Colorado marijuana regulators are closer to creating new business licenses for eligible entrepreneurs who lack funding, with the micro-license applications expected to become available early next year.
Securing a marijuana license has proven to be a costly, lengthy venture for a startup business in Colorado, with most licensing opportunities in Denver and other metro communities drying up because of market saturation and local license moratoriums.
The Colorado Legislature passed several laws over the last two years to address the lagging social equity and diversity in the state’s legal pot trade, including measures loosening marijuana employment restrictions for former drug felons and giving Governor Jared Polis the power to pardon former low-level pot possession charges. The micro-license was one of Colorado lawmakers’ early social equity efforts, but it has taken a while to develop.
Created through a 2019 law that overhauled the state’s medical and recreational marijuana regulations, the licenses are intended to raise social equity within commercial pot by making business permits more accessible to those harmed by the War on Drugs. However, a year after the law took effect, applications still aren’t being accepted as the state Marijuana Enforcement Division continues holding rulemaking hearings, with the most recent meeting providing a window into the MED’s progress.
The new micro-license applications are now expected to be ready by January 1, 2021, according to the MED, and could be used for marijuana dispensaries, growing operations and infused product manufacturing. To be eligible, applicants would have to fit one of several qualifications connected to communities impacted by drug prohibition, including annual income and proof of direct harm related to the War on Drugs.
According to the MED’s proposed rules, the micro-licenses would be connected to and housed within the facilities of established pot companies that agree to play host, and would come with discounted licensing fees. The licenses would stay reserved for applicants who meet one of the following qualifications:
- The applicant has resided for at least fifteen years between the years 1980 and 2010 in a census tract designated by the [state] Office of Economic Development and international trade as an opportunity zone or a census tract designated as a Disproportionate Impacted Area.
- The applicant or the applicant’s parent, legal guardian, sibling, spouse, child or minor in their guardianship was arrested for a marijuana offense, convicted of a marijuana offense, or was subject to civil asset forfeiture related to a marijuana investigation.
- The applicant’s household income in the year prior to application did not exceed 50 percent of the state median income as measured by the number of people who reside in the applicant’s household.
A Disproportionate Impacted Area is a Colorado region identified as such by U.S. Census Bureau measurements of the percentage of residents who are unemployed, receive public assistance, live below the federal poverty level or failed to graduate high school. According to MED deputy director Dominique Mendiola, the MED is in the process of creating a webpage so that applicants can enter their home addresses and see if they live in a Disproportionate Impacted Area.
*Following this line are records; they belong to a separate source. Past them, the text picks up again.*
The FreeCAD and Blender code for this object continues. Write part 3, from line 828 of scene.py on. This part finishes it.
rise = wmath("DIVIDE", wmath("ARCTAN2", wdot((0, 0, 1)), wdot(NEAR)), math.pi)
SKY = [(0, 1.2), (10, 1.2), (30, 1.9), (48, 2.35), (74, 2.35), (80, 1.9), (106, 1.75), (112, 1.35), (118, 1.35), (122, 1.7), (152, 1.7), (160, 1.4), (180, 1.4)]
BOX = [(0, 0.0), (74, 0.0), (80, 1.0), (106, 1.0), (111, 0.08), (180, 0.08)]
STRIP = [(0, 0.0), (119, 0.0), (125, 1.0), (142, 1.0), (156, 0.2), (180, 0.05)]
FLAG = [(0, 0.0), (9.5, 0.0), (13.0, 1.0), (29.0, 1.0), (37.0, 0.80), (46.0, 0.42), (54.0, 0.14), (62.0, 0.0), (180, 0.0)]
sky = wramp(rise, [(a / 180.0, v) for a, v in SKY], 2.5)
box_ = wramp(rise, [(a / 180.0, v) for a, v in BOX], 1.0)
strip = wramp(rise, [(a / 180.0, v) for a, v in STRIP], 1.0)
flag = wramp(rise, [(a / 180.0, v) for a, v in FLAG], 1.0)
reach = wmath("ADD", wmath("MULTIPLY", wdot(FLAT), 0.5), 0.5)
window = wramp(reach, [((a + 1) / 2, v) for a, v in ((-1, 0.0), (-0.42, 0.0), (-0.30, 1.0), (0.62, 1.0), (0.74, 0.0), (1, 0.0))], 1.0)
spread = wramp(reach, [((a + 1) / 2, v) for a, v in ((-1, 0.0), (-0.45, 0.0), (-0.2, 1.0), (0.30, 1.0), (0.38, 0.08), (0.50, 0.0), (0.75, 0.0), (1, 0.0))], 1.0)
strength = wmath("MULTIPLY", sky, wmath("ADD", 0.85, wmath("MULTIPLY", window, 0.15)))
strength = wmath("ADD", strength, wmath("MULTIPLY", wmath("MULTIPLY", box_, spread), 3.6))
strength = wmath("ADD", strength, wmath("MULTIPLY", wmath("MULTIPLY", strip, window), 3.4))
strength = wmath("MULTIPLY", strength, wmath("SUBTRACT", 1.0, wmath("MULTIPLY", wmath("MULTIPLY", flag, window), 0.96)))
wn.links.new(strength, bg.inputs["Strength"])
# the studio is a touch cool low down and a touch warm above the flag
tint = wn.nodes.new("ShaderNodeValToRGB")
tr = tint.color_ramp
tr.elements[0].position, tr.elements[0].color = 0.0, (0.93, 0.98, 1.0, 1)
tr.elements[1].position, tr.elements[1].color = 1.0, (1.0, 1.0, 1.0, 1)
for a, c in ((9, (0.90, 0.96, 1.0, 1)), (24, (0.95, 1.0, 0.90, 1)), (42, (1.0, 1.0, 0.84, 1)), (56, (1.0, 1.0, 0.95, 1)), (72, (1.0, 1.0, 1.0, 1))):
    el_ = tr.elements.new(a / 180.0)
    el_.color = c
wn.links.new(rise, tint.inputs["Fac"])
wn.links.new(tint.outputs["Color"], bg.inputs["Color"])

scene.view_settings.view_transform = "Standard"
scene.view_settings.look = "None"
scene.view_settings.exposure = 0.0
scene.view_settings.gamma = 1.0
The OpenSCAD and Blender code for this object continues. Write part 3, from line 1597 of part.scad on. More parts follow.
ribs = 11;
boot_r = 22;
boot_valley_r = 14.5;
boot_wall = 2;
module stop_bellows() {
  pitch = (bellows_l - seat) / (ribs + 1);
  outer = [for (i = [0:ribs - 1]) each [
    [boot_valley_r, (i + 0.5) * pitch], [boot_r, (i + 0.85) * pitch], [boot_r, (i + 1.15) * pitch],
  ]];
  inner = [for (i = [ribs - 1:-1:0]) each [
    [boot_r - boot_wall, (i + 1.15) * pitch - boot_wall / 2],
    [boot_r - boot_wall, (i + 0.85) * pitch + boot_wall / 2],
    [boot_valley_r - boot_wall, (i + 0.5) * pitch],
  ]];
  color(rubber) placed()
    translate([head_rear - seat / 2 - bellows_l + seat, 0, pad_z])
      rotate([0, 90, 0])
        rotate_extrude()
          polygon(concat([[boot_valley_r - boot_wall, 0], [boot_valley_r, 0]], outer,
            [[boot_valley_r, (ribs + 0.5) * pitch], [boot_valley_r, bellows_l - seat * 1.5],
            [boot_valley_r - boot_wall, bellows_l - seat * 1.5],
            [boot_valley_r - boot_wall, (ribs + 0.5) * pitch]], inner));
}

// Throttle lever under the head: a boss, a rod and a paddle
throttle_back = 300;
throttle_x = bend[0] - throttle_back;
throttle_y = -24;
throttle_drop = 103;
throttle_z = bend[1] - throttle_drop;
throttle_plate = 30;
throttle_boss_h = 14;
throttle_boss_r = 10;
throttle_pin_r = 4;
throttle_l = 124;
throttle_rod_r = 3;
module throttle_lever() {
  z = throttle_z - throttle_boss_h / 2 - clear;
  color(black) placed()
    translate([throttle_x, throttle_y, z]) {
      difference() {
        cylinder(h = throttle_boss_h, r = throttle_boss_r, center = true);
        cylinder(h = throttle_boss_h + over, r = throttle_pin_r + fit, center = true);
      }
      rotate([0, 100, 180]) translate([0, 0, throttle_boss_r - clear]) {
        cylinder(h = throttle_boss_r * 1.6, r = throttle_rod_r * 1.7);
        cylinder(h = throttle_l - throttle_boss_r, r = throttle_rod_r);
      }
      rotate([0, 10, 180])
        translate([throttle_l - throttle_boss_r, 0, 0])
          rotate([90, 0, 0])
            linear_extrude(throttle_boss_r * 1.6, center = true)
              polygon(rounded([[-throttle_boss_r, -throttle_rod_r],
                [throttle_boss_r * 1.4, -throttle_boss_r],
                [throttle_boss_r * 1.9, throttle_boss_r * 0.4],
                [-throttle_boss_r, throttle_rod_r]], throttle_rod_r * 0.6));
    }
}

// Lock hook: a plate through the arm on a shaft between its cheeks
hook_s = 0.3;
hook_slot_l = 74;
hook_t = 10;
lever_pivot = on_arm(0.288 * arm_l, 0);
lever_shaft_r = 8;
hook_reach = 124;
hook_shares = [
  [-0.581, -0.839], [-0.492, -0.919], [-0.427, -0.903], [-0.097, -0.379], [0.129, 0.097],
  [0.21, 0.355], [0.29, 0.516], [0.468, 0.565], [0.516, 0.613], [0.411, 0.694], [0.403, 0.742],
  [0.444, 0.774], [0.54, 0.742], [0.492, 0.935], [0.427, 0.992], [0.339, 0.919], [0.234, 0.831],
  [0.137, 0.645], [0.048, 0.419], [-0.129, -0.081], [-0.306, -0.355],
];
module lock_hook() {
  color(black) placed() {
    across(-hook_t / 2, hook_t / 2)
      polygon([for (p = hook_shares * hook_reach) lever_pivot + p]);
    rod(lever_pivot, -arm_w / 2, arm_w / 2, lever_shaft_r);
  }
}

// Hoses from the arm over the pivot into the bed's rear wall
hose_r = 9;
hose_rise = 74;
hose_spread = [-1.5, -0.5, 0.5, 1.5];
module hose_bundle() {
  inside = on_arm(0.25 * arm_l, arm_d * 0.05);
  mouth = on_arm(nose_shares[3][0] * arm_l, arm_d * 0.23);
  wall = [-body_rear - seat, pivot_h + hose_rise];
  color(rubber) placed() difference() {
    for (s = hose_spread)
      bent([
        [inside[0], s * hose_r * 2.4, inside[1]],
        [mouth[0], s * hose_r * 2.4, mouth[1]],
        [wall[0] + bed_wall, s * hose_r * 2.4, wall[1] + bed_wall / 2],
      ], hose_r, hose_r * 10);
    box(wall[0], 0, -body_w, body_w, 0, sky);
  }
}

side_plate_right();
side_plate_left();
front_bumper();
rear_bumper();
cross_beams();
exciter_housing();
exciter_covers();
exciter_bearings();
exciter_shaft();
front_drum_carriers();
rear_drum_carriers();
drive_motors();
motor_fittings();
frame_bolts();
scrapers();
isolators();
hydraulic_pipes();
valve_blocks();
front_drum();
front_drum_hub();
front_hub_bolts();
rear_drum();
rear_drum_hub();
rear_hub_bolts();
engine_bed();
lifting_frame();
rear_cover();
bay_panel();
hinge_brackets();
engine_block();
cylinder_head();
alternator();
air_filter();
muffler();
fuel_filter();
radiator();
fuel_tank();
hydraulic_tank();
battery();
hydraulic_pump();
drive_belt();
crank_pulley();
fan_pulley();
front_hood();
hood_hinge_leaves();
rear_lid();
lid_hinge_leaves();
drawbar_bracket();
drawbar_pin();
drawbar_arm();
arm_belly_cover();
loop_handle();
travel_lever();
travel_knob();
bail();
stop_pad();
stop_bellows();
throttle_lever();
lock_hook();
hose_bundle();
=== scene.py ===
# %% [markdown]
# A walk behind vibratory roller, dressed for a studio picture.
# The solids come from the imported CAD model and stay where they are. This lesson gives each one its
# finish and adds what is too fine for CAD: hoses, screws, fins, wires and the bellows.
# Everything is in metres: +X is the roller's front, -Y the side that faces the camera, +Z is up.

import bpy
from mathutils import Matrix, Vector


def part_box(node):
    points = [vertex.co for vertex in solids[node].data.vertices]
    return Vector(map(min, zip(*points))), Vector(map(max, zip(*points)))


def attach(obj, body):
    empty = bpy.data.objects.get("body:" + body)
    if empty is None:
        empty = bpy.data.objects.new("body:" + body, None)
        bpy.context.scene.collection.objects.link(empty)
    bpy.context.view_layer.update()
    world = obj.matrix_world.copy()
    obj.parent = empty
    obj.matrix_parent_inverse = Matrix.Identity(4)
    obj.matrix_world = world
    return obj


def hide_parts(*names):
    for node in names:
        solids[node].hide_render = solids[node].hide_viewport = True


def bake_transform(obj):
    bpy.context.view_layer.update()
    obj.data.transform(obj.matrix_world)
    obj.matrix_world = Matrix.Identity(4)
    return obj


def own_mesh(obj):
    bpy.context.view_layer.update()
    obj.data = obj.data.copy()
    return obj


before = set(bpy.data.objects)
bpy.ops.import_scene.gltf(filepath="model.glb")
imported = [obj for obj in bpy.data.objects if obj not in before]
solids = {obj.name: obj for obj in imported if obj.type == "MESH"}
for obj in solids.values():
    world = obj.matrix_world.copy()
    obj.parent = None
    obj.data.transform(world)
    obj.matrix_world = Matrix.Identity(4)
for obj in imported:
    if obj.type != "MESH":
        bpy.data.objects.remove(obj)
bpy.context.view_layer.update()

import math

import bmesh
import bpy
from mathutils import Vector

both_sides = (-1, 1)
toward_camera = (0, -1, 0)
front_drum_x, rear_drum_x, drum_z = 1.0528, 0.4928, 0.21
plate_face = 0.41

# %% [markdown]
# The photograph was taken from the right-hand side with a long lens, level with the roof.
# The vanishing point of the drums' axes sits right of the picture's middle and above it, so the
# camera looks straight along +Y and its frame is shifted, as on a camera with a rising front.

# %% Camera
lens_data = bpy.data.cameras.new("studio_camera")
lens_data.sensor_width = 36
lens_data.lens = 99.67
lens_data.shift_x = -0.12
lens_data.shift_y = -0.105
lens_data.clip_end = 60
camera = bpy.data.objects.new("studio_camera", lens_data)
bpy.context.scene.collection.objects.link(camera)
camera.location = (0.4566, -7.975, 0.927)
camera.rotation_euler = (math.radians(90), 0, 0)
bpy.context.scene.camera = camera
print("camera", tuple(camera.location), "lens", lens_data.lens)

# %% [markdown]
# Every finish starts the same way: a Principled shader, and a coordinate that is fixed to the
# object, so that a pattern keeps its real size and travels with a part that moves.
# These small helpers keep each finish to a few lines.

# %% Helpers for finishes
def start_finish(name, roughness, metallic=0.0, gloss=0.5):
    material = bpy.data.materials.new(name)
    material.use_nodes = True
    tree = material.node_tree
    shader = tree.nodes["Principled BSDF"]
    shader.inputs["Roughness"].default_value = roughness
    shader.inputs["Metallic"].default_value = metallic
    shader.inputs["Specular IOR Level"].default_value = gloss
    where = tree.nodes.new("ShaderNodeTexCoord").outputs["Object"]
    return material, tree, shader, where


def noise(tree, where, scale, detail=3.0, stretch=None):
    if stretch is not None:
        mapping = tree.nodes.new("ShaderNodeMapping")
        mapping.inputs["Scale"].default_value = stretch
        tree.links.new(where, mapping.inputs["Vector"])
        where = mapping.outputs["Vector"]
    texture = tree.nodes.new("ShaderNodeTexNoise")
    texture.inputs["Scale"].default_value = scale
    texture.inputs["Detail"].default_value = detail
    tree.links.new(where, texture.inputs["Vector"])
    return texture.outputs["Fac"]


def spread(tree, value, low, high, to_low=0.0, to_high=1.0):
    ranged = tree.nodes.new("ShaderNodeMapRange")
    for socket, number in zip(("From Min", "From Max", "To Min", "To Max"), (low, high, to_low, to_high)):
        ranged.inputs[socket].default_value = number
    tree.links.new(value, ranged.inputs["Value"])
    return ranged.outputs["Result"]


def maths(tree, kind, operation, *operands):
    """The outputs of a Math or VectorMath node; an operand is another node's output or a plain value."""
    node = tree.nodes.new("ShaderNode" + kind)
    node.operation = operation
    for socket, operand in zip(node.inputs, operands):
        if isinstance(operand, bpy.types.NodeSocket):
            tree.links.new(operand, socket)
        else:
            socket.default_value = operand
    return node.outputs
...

“A lot of work has gone into this,” Mendiola said during a recent MED rulemaking meeting. “Our goal is to have the ability to identify Disproportionate Impacted Areas, set up in a way that is operable for applicants to determine whether they fall into that category, or whether they need to look into some of the other eligibility factors.”
The MED is still considering changes as it moves through more rulemaking discussions in October.